REPUBLIKA.CO.ID, RAMALLAH - Otoritas Palestina secara formal telah meminta Israel membicarakan pengubahan Protokol Paris, kesepakatan yang mengatur hubungan ekonomi kedua pihak.
"Saya telah membuat permohonan kepada pemerintah Israel melalui kementerian pertahanan...bahwa Otoritas Palestina secara resmi telah meminta pembukaan kembali Protokol Paris yang tidak kompatibel dengan situasi ekonomi saat ini," kata Menteri Urusan Sipil Palestina, Hussein al-Sheikh, seperti dilansir AFP.
Sejauh ini belum ada komentar apapun dari kementerian pertahanan Israel terkait permintaan Palestina tersebut. Sheikh mengatakan ia telah disarankan Presiden Palestina Mahmud Abbas untuk menekan Israel melalui permohonan tersebut.

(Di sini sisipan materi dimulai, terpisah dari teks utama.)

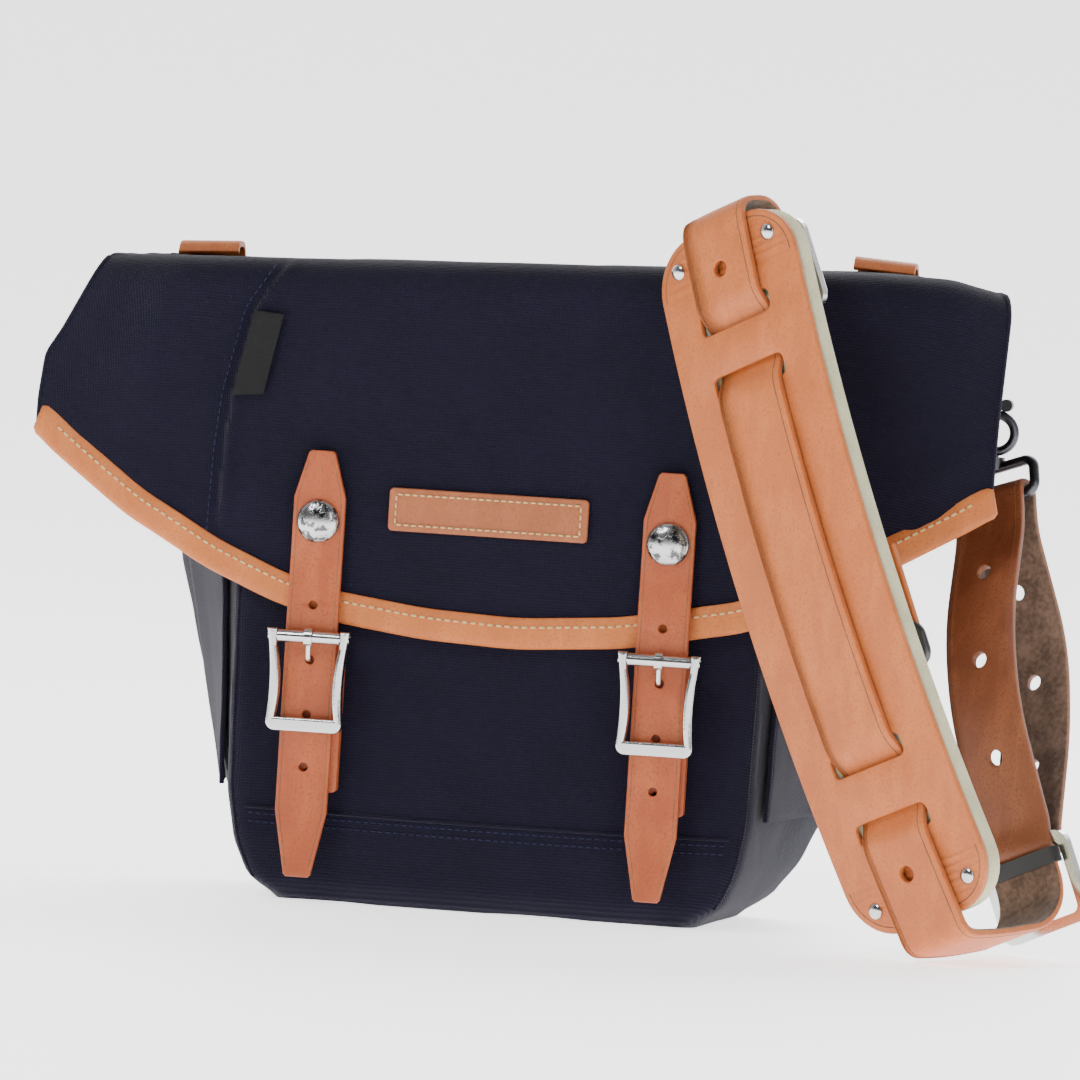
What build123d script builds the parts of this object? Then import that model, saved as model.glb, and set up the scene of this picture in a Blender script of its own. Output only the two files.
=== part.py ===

"Presiden mengatakan kepada saya..untuk membuka kembali Protokol Paris, untuk memeriksa kembali, menyesuaikannya, dan mengubahnya secepat mungkin," kata al-Sheikh. "Kami masih menunggu respons Israel," tambahnya.
Pada bulan September tahun lalu, Abbas mengungkapkan keinginannya untuk mengubah Protokol Paris terkait pembatasan yang mempengaruhi ekonomi Palestina serta menghalangi pertumbuhan Palestina. Ia mengatakan protokol tersebut sebagai kesepakatan yang tidak adil.
Protokol Paris adalah perjanjian yang dibuat tahun 1994 sebagai dasar hubungan ekonomi antara Israel dengan Palestina. Tujuan dari protokol tersebut adalah menyelamatkan rakyat Palestina menghadapi situasi ekonomi yang sulit.
Protokol tersebut mengatur empat bidang, yaitu hubungan dagang, persoalan fiskal, pengaturan moneter, dan pengaturan tenaga kerja.
Dalam hal perdagangan bilateral, Protokol Paris menyediakan akses bagi kedua belah pihak untuk melakukan jual-beli bebas tarif. Akan tetapi dalam hal perdagangan ke luar negeri, seluruh kebijakan Israel diterapkan untuk Palestina.
Dampaknya, Palestina tidak dapat menetapkan tarif lebih rendah dari Israel. Meskipun Palestina memiliki sejumlah fleksibilitas terkait pajak penjualan, marjin penyimpangan dari tingkat Israel sangat sedikit.